Any other combination of the above can be used, so long as it can be arranged within the limit of 5 tiers.

Problems with Load Balancing

Some websites store session information including the client IP address, and if a subsequent connection to that site is routed out a different WAN interface using a different public IP address, the website will not function properly. This is becoming more common with banks and other security-minded sites. The suggested means of working around this is to create a failover group and direct traffic destined to these sites to the failover group rather than a load balancing group. Alternately, perform failover for all HTTPS traffic.

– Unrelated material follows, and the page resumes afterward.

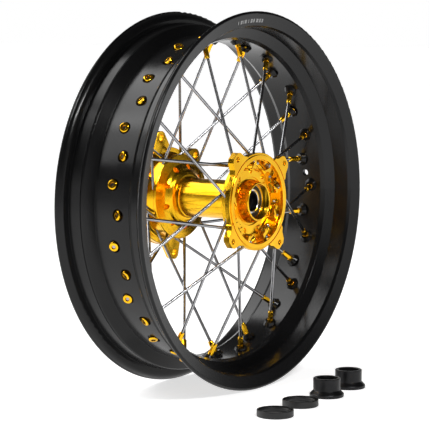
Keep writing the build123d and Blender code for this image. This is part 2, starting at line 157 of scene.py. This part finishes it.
# ---- materials ------------------------------------------------------------------------------------
class Shader:
    """A principled material and a few ways to break up its surface."""

    def __init__(self, name, **values):
        self.material = bpy.data.materials.new(name)
        self.material.use_nodes = True
        self.tree = self.material.node_tree
        self.principled = self.tree.nodes["Principled BSDF"]
        for socket, value in values.items():
            self.principled.inputs[socket.replace("_", " ")].default_value = value
        self.place = self.node("ShaderNodeTexCoord").outputs["Object"]
        self.normal = None

    def node(self, kind, **settings):
        made = self.tree.nodes.new(kind)
        for name, value in settings.items():
            setattr(made, name, value)
        return made

    def link(self, source, target):
        self.tree.links.new(source, target)

    def noise(self, scale, detail=3.0, stretch=(1, 1, 1)):
        mapping = self.node("ShaderNodeMapping")
        mapping.inputs["Scale"].default_value = stretch
        self.link(self.place, mapping.inputs["Vector"])
        noise = self.node("ShaderNodeTexNoise")
        noise.inputs["Scale"].default_value = scale
        noise.inputs["Detail"].default_value = detail
        self.link(mapping.outputs["Vector"], noise.inputs["Vector"])
        return noise.outputs["Fac"]

    def wave(self, scale, kind, axis="Y", distortion=1.5):
        wave = self.node("ShaderNodeTexWave", wave_type=kind, wave_profile="SIN")
        if kind == "RINGS":
            wave.rings_direction = axis
        else:
            wave.bands_direction = axis
        wave.inputs["Scale"].default_value = scale
        wave.inputs["Distortion"].default_value = distortion
        self.link(self.place, wave.inputs["Vector"])
        return wave.outputs["Fac"]

    def spread(self, factor, low, high):
        """The factor taken from 0..1 to low..high."""
        ranged = self.node("ShaderNodeMapRange")
        ranged.inputs["To Min"].default_value = low
        ranged.inputs["To Max"].default_value = high
        self.link(factor, ranged.inputs["Value"])
        return ranged.outputs["Result"]

    def tint(self, factor, dark, light):
        ramp = self.node("ShaderNodeValToRGB")
        ramp.color_ramp.elements[0].color = (*dark, 1)
        ramp.color_ramp.elements[0].position = 0.3
        ramp.color_ramp.elements[1].color = (*light, 1)
        ramp.color_ramp.elements[1].position = 0.7
        self.link(factor, ramp.inputs["Fac"])
        self.link(ramp.outputs["Color"], self.principled.inputs["Base Color"])

    def rough(self, factor, low, high):
        self.link(self.spread(factor, low, high), self.principled.inputs["Roughness"])

    def soften(self, radius):
        """Rounded edges, in the shading only."""
        bevel = self.node("ShaderNodeBevel", samples=4)
        bevel.inputs["Radius"].default_value = radius
        self.normal = bevel.outputs["Normal"]
        self.link(self.normal, self.principled.inputs["Normal"])

    def bump(self, factor, depth, strength=1.0):
        bump = self.node("ShaderNodeBump")
        bump.inputs["Distance"].default_value = depth
        bump.inputs["Strength"].default_value = strength
        self.link(factor, bump.inputs["Height"])
        if self.normal is not None:
            self.link(self.normal, bump.inputs["Normal"])
        self.normal = bump.outputs["Normal"]
        self.link(self.normal, self.principled.inputs["Normal"])


def powder_coat():
    shader = Shader("rim_powder_coat", Specular_IOR_Level=0.24)
    shader.tint(shader.noise(6), (0.0035, 0.0035, 0.0037), (0.0060, 0.0060, 0.0063))
    shader.rough(shader.noise(45), 0.17, 0.23)
    shader.soften(0.8 * MM)
    shader.bump(shader.noise(900, detail=2), 0.03 * MM, 0.5)
    return shader.material


def anodised_gold(name, dark, light, low, high):
    shader = Shader(name, Metallic=1.0)
    shader.tint(shader.noise(40), dark, light)
    shader.rough(shader.noise(300), low, high)
    shader.soften(0.35 * MM)
    shader.bump(shader.wave(2200, "RINGS", distortion=0.3), 0.006 * MM, 0.4)
    shader.bump(shader.wave(2200, "BANDS", distortion=0.3), 0.006 * MM, 0.4)
    return shader.material


def steel(name, dark, light, low, high, brushed=(1, 1, 1), depth=0.008):
    shader = Shader(name, Metallic=1.0)
    shader.tint(shader.noise(60, stretch=brushed), dark, light)
    shader.rough(shader.noise(400, stretch=brushed), low, high)
    shader.soften(0.15 * MM)
    shader.bump(shader.noise(1500, stretch=brushed), depth * MM, 0.6)
    return shader.material


def rubber():
    shader = Shader("nitrile_rubber", Specular_IOR_Level=0.4)
    shader.tint(shader.noise(90), (0.008, 0.008, 0.008), (0.014, 0.014, 0.0145))
    shader.rough(shader.noise(250), 0.42, 0.56)
    shader.soften(0.2 * MM)
    shader.bump(shader.noise(1800, detail=4), 0.02 * MM, 0.7)
    return shader.material


def stamp_paint():
    shader = Shader("stamp_paint", Specular_IOR_Level=0.4)
    shader.tint(shader.noise(300), (0.16, 0.16, 0.16), (0.24, 0.24, 0.24))
    shader.rough(shader.noise(500), 0.4, 0.55)
    shader.bump(shader.noise(1200), 0.02 * MM, 0.5)
    return shader.material


def black_anodised():
    shader = Shader("black_anodised", Metallic=0.75)
    shader.tint(shader.noise(70), (0.013, 0.013, 0.014), (0.022, 0.022, 0.023))
    shader.rough(shader.noise(200), 0.30, 0.40)
    shader.soften(0.25 * MM)
    shader.bump(shader.wave(1000, "BANDS", axis="Z"), 0.01 * MM, 0.5)
    return shader.material


def paint(node, material):
    mesh = nodes[node].data
    mesh.materials.clear()
    mesh.materials.append(material)


def dress_cad():
    """A finish for every CAD node, by the record's material slots, and those finishes by slot."""
    gold_dark, gold_light = (0.80, 0.41, 0.009), (0.93, 0.53, 0.020)
    finishes = {
        "rim_black": powder_coat(),
        "hub_gold": anodised_gold("hub_gold", gold_dark, gold_light, 0.16, 0.24),
        "nipple_gold": anodised_gold("nipple_gold", gold_dark, gold_light, 0.14, 0.20),
        "spoke_steel": steel("spoke_stainless", (0.27, 0.27, 0.28), (0.38, 0.38, 0.39), 0.16, 0.24),
        "race_steel": steel("race_steel", (0.58, 0.58, 0.59), (0.68, 0.68, 0.69), 0.16, 0.26),
        "ball_steel": steel("ball_steel", (0.70, 0.70, 0.71), (0.76, 0.76, 0.77), 0.05, 0.09, depth=0.002),
        "cage_steel": steel("cage_steel", (0.38, 0.38, 0.38), (0.52, 0.52, 0.52), 0.25, 0.4),
        "spring_steel": steel("spring_wire", (0.35, 0.35, 0.35), (0.5, 0.5, 0.5), 0.25, 0.35),
        # The tube's metal is kept far darker than bare aluminium (0.10 to 0.16). This is painted shade for
        # the dark inside of the hub's bore, where the tube shows.
        "tube_aluminium": steel("turned_tube_painted_shade", (0.10, 0.10, 0.10), (0.16, 0.16, 0.16), 0.34, 0.46,
                                brushed=(1, 40, 1)),
        "seal_rubber": rubber(),
        "spacer_black": black_anodised(),
    }
    for part in frame["record"]["subparts"]:
        paint(part["node"], finishes[part["material_slot"]])
    return finishes


# ---- mesh helpers ---------------------------------------------------------------------------------
def add_piece(name, mesh, material, body):
    """A finished bmesh as a piece that rides on a CAD body."""
    data = bpy.data.meshes.new(name)
    bmesh.ops.recalc_face_normals(mesh, faces=mesh.faces)
    mesh.to_mesh(data)
    mesh.free()
    data.materials.append(material)
    piece = bpy.data.objects.new(name, data)
    bpy.context.scene.collection.objects.link(piece)
    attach(piece, body)
    return piece


def around(points, angle):
    """Points turned about the axle, from +X towards +Z."""
    turn = Matrix.Rotation(-angle, 3, "Y")
    return [turn @ Vector(p) for p in points]


def sweep(mesh, rings, closed):
    """Quads between neighbouring rings of points, each ring a closed section."""
    made = [[mesh.verts.new(p) for p in ring] for ring in rings]
    pairs = list(zip(made, made[1:]))
    if closed:
        pairs.append((made[-1], made[0]))
    for a, b in pairs:
        for k in range(len(a)):
            mesh.faces.new((a[k - 1], a[k], b[k], b[k - 1]))
    if not closed:
        mesh.faces.new(made[0])
        mesh.faces.new(list(reversed(made[-1])))


def smooth(piece):
    for face in piece.data.polygons:
        face.use_smooth = True
    return piece


# ---- size marks on the rim ------------------------------------------------------------------------
MARK_FACE = ((-60.2, 215.2), (-64.9, 229.4))     # (y, radius) across the flange's outer face
MARK_MIDDLE = 0.42                               # share of the way across that face
MARK_HEIGHT = 4.6
MARK_PROUD = 0.12
MARK_FIRST_ANGLE = 100.5
MARK_GAP = 0.45
MARK_STEPS = 5
MARK_LENGTHS = (0.35, 0, 1.0, 0.35, 1.0, 0, 0.35, 0, 1.0, 0.7, 0, 1.0, 1.0, 0.7)


def add_size_marks(material):
    """Plain dashes in place of a size stamp, along the top of the near flange's outer face."""
    (y_heel, r_heel), (y_lip, r_lip) = MARK_FACE
    along = Vector((y_lip - y_heel, r_lip - r_heel)).normalized()
    off = Vector((-along.y, along.x))
    middle = Vector((y_heel, r_heel)).lerp(Vector((y_lip, r_lip)), MARK_MIDDLE)
    mesh = bmesh.new()
    angle = MARK_FIRST_ANGLE
    for length in MARK_LENGTHS:
        if length:
            section = []
            for side, lift in ((-1, -1), (-1, 1), (-0.8, 1.6), (0.8, 1.6), (1, 1), (1, -1)):
                p = middle + along * side * MARK_HEIGHT / 2 + off * lift * MARK_PROUD
                section.append((p.y * MM, p.x * MM, 0))
            rings = [around(section, math.radians(angle - length * k / MARK_STEPS))
                     for k in range(MARK_STEPS + 1)]
            sweep(mesh, rings, closed=False)
        angle -= length + MARK_GAP
    return add_piece("rim_size_marks", mesh, material, "wheel")


# ---- threads in the disc lugs ---------------------------------------------------------------------
THREAD_PITCH = 1.25
THREAD_STEPS = 24             # for each turn
THREAD_TURNS = 6
THREAD_START = 0.9            # in from the lug's face
THREAD_SECTION = ((-0.05, -0.5), (0.42, -0.07), (0.42, 0.07), (-0.05, 0.5))   # (inward, share of the pitch)


def add_disc_threads(material):
    """The thread in each hole that takes a disc bolt."""
    mount = next(m for m in frame["record"]["mounts"] if m["name"] == "disc_bolts")
    circle = mount["dims"]["pcd_mm"] / 2
    radius = mount["dims"]["hole_r_mm"]
    count = mount["dims"]["count"]
    start = mount["pos_m"][1] / MM + THREAD_START
    mesh = bmesh.new()
    for hole in range(count):
        rings = []
        for step in range(THREAD_TURNS * THREAD_STEPS + 1):
            a = 2 * math.pi * step / THREAD_STEPS
            y = start + THREAD_PITCH * step / THREAD_STEPS
            ring = []
            for inward, rise in THREAD_SECTION:
                r = radius - inward
                point = Vector((circle + r * math.cos(a), y + rise * THREAD_PITCH, r * math.sin(a)))
                ring.append(point * MM)
            rings.append(around(ring, math.radians(DISC_LUG_ANGLE + 360 * hole / count)))
        sweep(mesh, rings, closed=False)
    return smooth(add_piece("disc_lug_threads", mesh, material, "wheel"))


# ---- garter springs -------------------------------------------------------------------------------
SPRING_TURNS = 120
SPRING_STEPS = 8              # for each turn
WIRE_RADIUS = 0.2
WIRE_SIDES = 6


def add_garter_spring(number, material):
    """The seal's spring as the close coil that it is."""
    node = f"axle_seal_{number}_spring"
    low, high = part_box(node)
    centre = Vector((low + high)) / 2
    coil_radius = (high[2] - low[2]) / 2 - WIRE_RADIUS * MM
    circle = (high[0] - low[0]) / 2 - coil_radius - WIRE_RADIUS * MM

    def on_coil(step):
        a = 2 * math.pi * step / (SPRING_TURNS * SPRING_STEPS)
        b = a * SPRING_TURNS
        r = circle + coil_radius * math.cos(b)
        return centre + Vector((r * math.cos(a), r * math.sin(a), coil_radius * math.sin(b)))

    mesh = bmesh.new()
    rings = []
    for step in range(SPRING_TURNS * SPRING_STEPS):
        here = on_coil(step)
        tangent = (on_coil(step + 1) - on_coil(step - 1)).normalized()
        side = tangent.cross(Vector((0, 0, 1))).normalized()
        other = tangent.cross(side)
        turn = [2 * math.pi * k / WIRE_SIDES for k in range(WIRE_SIDES)]
        rings.append([here + (side * math.cos(t) + other * math.sin(t)) * WIRE_RADIUS * MM for t in turn])
    sweep(mesh, rings, closed=True)
    piece = smooth(add_piece(f"garter_spring_{number}", mesh, material, "axle_parts"))
    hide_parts(node)
    return piece


# ---- bearing shields ------------------------------------------------------------------------------
SHIELD_RINGS = 128
SHIELD_INNER = 15.4
SHIELD_EDGE = -0.25           # depths from the CAD ring's outer face
SHIELD_RAISED = -0.02
SHIELD_STEP = -0.22
SHIELD_BACK = -0.68


def add_shields(side, material):
    """Pressed bearing shields with a stepped middle, in place of the plain rings."""
    node = f"{side}_bearing_shields"
    low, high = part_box(node)
    outer = (high[0] - low[0]) / 2 / MM
    middle = (high[1] + low[1]) / 2 / MM
    half = (high[1] - low[1]) / 2 / MM
    inner = SHIELD_INNER
    front = [(outer, SHIELD_EDGE), (outer - 0.5, SHIELD_RAISED), (outer - 1.3, SHIELD_RAISED),
             (outer - 1.6, SHIELD_STEP), (inner + 1.5, SHIELD_STEP), (inner + 1.2, SHIELD_RAISED),
             (inner + 0.5, SHIELD_RAISED), (inner, SHIELD_EDGE)]
    back = [(inner, SHIELD_BACK), (outer, SHIELD_BACK)]
    mesh = bmesh.new()
    for way in (1, -1):
        rings = []
        for step in range(SHIELD_RINGS):
            section = [(r * MM, (middle + way * (half + depth)) * MM, 0) for r, depth in front + back]
            rings.append(around(section, 2 * math.pi * step / SHIELD_RINGS))
        sweep(mesh, rings, closed=True)
    piece = add_piece(f"{side}_shield_pressings", mesh, material, "wheel")
    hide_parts(node)
    return piece


add_camera()
add_world()
add_floor()
add_light("window", "SUN", (-0.15, 0.75, 0.80), 1.5, angle=math.radians(40))
add_light("strip", "AREA", (-0.67, 2.25, 0.5), 20, shape="RECTANGLE", size=0.4, size_y=2.0)
add_light("softbox", "AREA", (-1.45, 1.45, 1.35), 8, shape="RECTANGLE", size=0.7, size_y=1.2)
add_light("front_strip", "AREA", (-0.85, -1.9, 1.6), 34, shape="RECTANGLE", size=0.9, size_y=0.25)
finishes = dress_cad()
add_size_marks(stamp_paint())
add_disc_threads(finishes["hub_gold"])
for number in (1, 2):
    add_garter_spring(number, finishes["spring_steel"])
for side in ("disc", "sprocket"):
    add_shields(side, finishes["seal_rubber"])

The sticky connections feature of pf is intended to resolve this problem, but it has historically been problematic. It is safe to use, and should alleviate this, but there is also a downside to using the sticky option. When using sticky connections, an association is held between the client IP address and a given gateway, it is not based off of the destination. When the sticky connections option is enabled, any given client would not load balance its connections between multiple WANs, but it would be associated with whichever gateway it happened to use for its first connection. Once all of the client states have expired, the client may exit a different WAN for its next connection, resulting in a new gateway pairing.